All settlements were wary, and they
were right to be so. Knocking on the door of a settlement you were more likely
to be a cannibal or a marauder or both than a former rec-crew member, most of
whom were dead.
They’d almost given up on staying, and
she’d wanted to go back into the forest and try somewhere else, or try life on
their own, but Alan had wanted to stick it out for the possibility of something
better, and he thought that New Crozet offered that. He’d been right, and the townspeople
had warmed to them over time, but she’d never felt completely welcome there.
She loved her part of town and her farm, but the rest of it, and the rest of
them, she felt like she was an outsider to New Crozet proper.
Maybe after she found Alan, they
wouldn’t go back. Maybe there was another life out there for them to start, a
new life.
The camp somehow managed to look more
surreal in the light of day than it had in the dark and downpour of the night
previous, in which Senna had experienced the place from inside a drugged haze. What
remained constant was the evil she felt there, which the dope hadn’t been able
to quell.
It had felt like a place of wickedness
last night, and it felt that way now. Were their places of malignancy that drew
groups like the Order to them, like a magnet attracts iron filings? If there
were places like that, and this was one of them, then someone had fucked with
the polarity after she left, because something had gone off-kilter—from the
Order’s perspective.
She came upon a body face down in the
mud. Judging by the massive frame, which had sunk what looked like half a foot
into the wet earth, Senna guessed it was Saul. The fair hair would’ve confirmed
her suspicion, but there was too much mud caked in it to tell its true color. The
ground near his midsection was painted a maroon, and there was a corpse of a
zombie squirrel by his outstretched hand.
She stood there until she was sure
Saul wasn’t breathing, that he was in fact dead.
Killing the squirrel had been his last
gesture. He’d died with the image of Alan’s face burning brightly in his mind,
and an afterimage of the bringer of Equilibrium Day had remained etched on his
cooling brain, like a negative.
He must have bled out, she thought.
Good riddance.
She crept past him, wondering who’d
killed him, and glad in the fact that it had been done. Had Alan done it? If he
had, where was he, and why hadn’t she seen him yet, or he her?
Taking less cover and becoming more
confident in the fact that the camp was empty of living members of the Order,
she moved deeper into the circles of trucks and confirmed there were no other
bodies outside. But where had everyone gone, and why?

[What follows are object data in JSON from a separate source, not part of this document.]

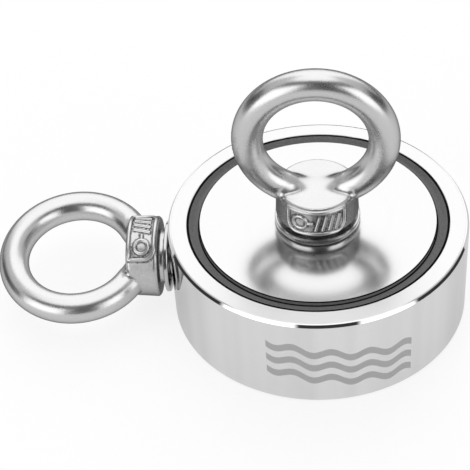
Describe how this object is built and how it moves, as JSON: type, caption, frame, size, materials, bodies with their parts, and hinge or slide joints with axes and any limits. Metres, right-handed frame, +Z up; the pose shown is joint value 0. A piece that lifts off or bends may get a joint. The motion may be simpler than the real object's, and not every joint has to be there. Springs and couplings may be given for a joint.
{
  "type": "magnet fishing magnet",
  "caption": "Round two-faced pot magnet with a screw-in eyebolt in its top face and one in its side wall, for pulling iron out of water on a rope.",
  "frame": {"origin": "centre of the lower working face", "axes": "+Z up along the pot's axis towards the top eyebolt; the side eyebolt points along -X"},
  "size_m": [0.1199, 0.075, 0.0716],
  "materials": {
    "nickel_plate": "bright nickel plate on turned steel, mirror gloss",
    "magnet_plate": "bright nickel plate on sintered magnet, ground flat",
    "polished_steel": "forged steel, tumbled and plated, satin gloss",
    "washer_steel": "stamped steel, plated",
    "black_epoxy": "cast potting epoxy, dull",
    "adhesive": "cured adhesive"
  },
  "bodies": {
    "magnet": {"pot_body": "nickel_plate", "top_magnet": "magnet_plate", "bottom_magnet": "magnet_plate", "top_adhesive_bed": "adhesive", "bottom_adhesive_bed": "adhesive", "top_epoxy_ring": "black_epoxy", "bottom_epoxy_ring": "black_epoxy"},
    "top_washer": {"top_washer": "washer_steel"},
    "top_eyebolt": {"top_eyebolt": "polished_steel"},
    "side_washer": {"side_washer": "washer_steel"},
    "side_eyebolt": {"side_eyebolt": "polished_steel"}
  },
  "joints": [
    {"name": "top_bolt_rise", "type": "slide", "parent": "magnet", "child": "top_washer", "axis": [0, 0, 1], "range_m": [0, 0.0105]},
    {"name": "top_bolt_turn", "type": "hinge", "parent": "top_washer", "child": "top_eyebolt", "pos_m": [0, 0, 0.0296], "axis": [0, 0, 1], "range_deg": [0, 2520]},
    {"name": "side_bolt_rise", "type": "slide", "parent": "magnet", "child": "side_washer", "axis": [-1, 0, 0], "range_m": [0, 0.0165]},
    {"name": "side_bolt_turn", "type": "hinge", "parent": "side_washer", "child": "side_eyebolt", "pos_m": [-0.0403, 0, 0.0132], "axis": [-1, 0, 0], "range_deg": [0, 3960]}
  ],
  "couplings": [
    {"joint": "top_bolt_rise", "follows": "top_bolt_turn", "m_per_rad": 0.00023873},
    {"joint": "side_bolt_rise", "follows": "side_bolt_turn", "m_per_rad": 0.00023873}
  ]
}
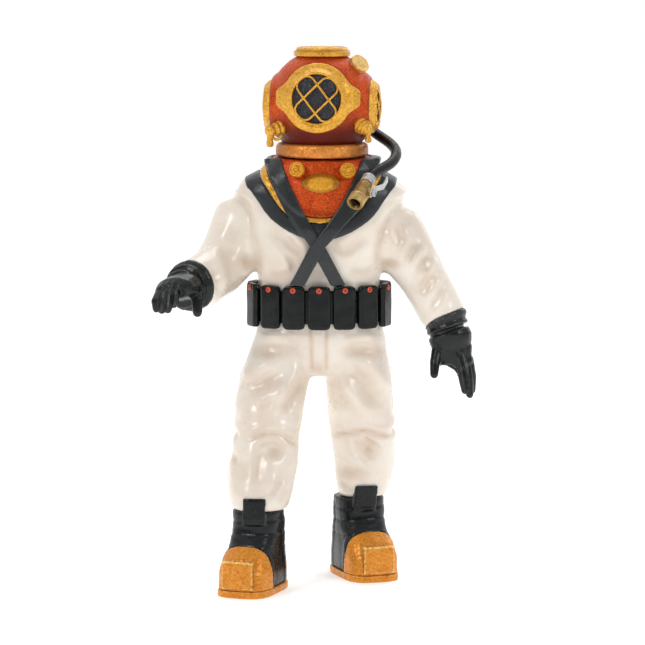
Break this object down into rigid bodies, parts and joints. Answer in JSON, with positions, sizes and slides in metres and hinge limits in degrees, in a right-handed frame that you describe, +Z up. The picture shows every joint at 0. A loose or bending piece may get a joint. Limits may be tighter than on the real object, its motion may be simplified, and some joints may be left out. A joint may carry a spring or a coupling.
{
  "type": "bubbling ornament",
  "caption": "Standing helmet diver pond ornament that vents air from its helmet, fed through a rubber hose and a small lever ball valve.",
  "frame": {"origin": "centre of the figure's own footprint box, without the hose and what hangs on it, at the soles' underside", "axes": "+Z up, the figure faces -Y, its own left is +X"},
  "size_m": [0.3576, 0.1974, 0.599],
  "materials": {
    "suit": "glossy off-white paint on cast resin with a brown wash in the folds",
    "glove": "glossy black paint on cast resin",
    "boot": "glossy black paint on cast resin",
    "harness": "semi-gloss charcoal paint on cast resin",
    "belt": "glossy black paint on cast resin",
    "copper": "hammered copper paint on cast resin",
    "gold": "antiqued gold paint on cast resin",
    "toe_gold": "antiqued orange-gold paint on cast resin",
    "window": "black glittered paint on a ribbed disc",
    "hose": "smooth semi-gloss",
    "brass": "turned, dulled",
    "steel": "satin",
    "inner": "plain moulded"
  },
  "bodies": {
    "diver": {"jacket": "suit", "right_trouser_leg": "suit", "left_trouser_leg": "suit", "right_sleeve": "suit", "left_sleeve": "suit", "right_glove": "glove", "left_glove": "glove", "right_boot": "boot", "right_toe_cap": "toe_gold", "right_sole": "toe_gold", "left_boot": "boot", "left_toe_cap": "toe_gold", "left_sole": "toe_gold", "corselet": "copper", "corselet_brail": "gold", "collar": "harness", "corselet_plate": "gold", "right_corselet_stud": "gold", "left_corselet_stud": "gold", "right_harness_strap": "harness", "left_harness_strap": "harness", "belt_band": "belt", "belt_weight_01": "belt", "belt_weight_02": "belt", "belt_weight_03": "belt", "belt_weight_04": "belt", "belt_weight_05": "belt", "belt_weight_06": "belt", "belt_weight_07": "belt", "belt_weight_08": "belt", "belt_weight_09": "belt", "belt_weight_10": "belt", "belt_weight_11": "belt", "belt_weight_12": "belt", "belt_weight_13": "belt", "belt_weight_14": "belt", "front_window_frame": "gold", "front_window_glass": "window", "right_window_frame": "gold", "right_window_glass": "window", "left_window_frame": "gold", "left_window_glass": "window", "top_cap": "gold", "crown_plug": "gold", "right_spitcock": "gold", "left_spitcock": "gold", "neck_ring": "gold", "air_hose": "hose", "inlet_elbow": "brass", "helmet_bonnet": "copper", "air_tube": "inner", "air_stone": "inner", "valve_ferrule": "steel", "valve_body": "brass", "valve_seat_upper": "inner", "valve_seat_lower": "inner"},
    "valve_handle": {"valve_ball": "steel", "valve_spindle": "steel", "valve_lever": "steel", "lever_nut": "steel"}
  },
  "joints": [
    {"name": "valve_turn", "type": "hinge", "parent": "diver", "child": "valve_handle", "pos_m": [0.05028, -0.05679, 0.44592], "axis": [0.933, -0.2894, -0.2141], "range_deg": [0, 90]}
  ]
}
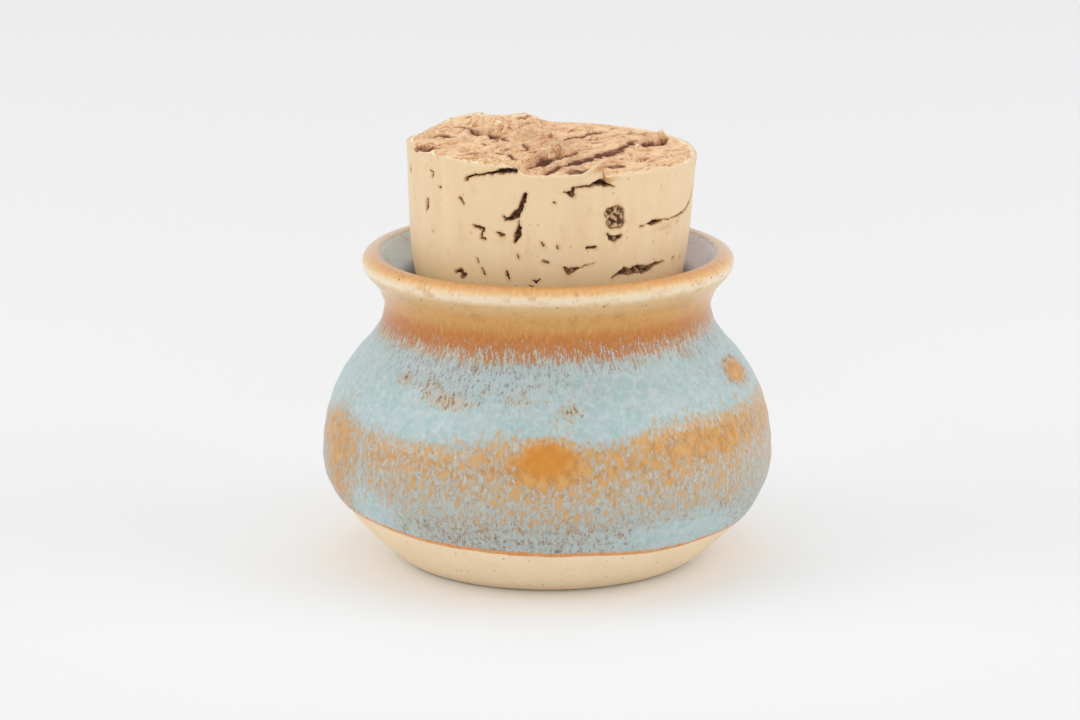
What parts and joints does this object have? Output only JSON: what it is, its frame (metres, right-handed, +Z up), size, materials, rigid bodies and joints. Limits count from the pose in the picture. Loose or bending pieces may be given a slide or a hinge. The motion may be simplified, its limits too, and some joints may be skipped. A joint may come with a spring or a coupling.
{
  "type": "corked ceramic jar",
  "caption": "Squat hand-thrown stoneware jar with a pulled-in neck and rolled lip, mottled amber and blue-grey glaze over a bare clay foot, stopped by a tapered natural cork.",
  "frame": {"origin": "centre of the flat foot that the jar stands on", "axes": "+Z up along the jar's axis, -Y out of the jar's front, +X to the right seen from the front"},
  "size_m": [0.0692, 0.0692, 0.0658],
  "materials": {
    "glazed_stoneware": "glossy mottled reactive glaze in amber, ochre and pale blue-grey, bare buff clay at the foot",
    "natural_cork": "dry matt natural cork with torn bark on top, pores and fissures"
  },
  "bodies": {
    "root": {"jar_body": "glazed_stoneware", "cork": "natural_cork"}
  },
  "joints": []
}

She went to the worship truck, which seemed
the logical place to enter first. She readjusted the straps of the Voltaire II,
opened the door, and went in.
The inside of the truck, where Jack
had been turned, and where the Order had feasted on the flesh of Rad and Molly,
was a drawing of death.
At its center was Alan.
Around him the bodies of the cannibals
were fanned out, and the captive, limbless zombie was hung motionless over
them.
A bird began to sing outside, and
Senna heard it. Except there wasn’t really any singing, because there were no
living birds anymore, only the shells of them that the virus still kept for its
own games.
What she was hearing was her mind
playing a trick on her, trying to step back into a time when Alan was alive,
but going back too far and ending up in a place where the birds still flew and
prattled on in their shrill voices on and on until their seemingly endless
gossip annoyed her and she wished they would shut up or fly away or both.
Now she wished for all of them back,
for the chance to be annoyed at birds again, but most of all for…for him to be
there again, even if they were locked inside a settlement until they died, just
so long as he wasn’t here, in this truck, unmoving at the center of a fanned
deck of cards made of brothers and sisters of the Order, as if they were playing
cards spread out on a dead magician’s palm, and he, Alan, the bloodless wrist.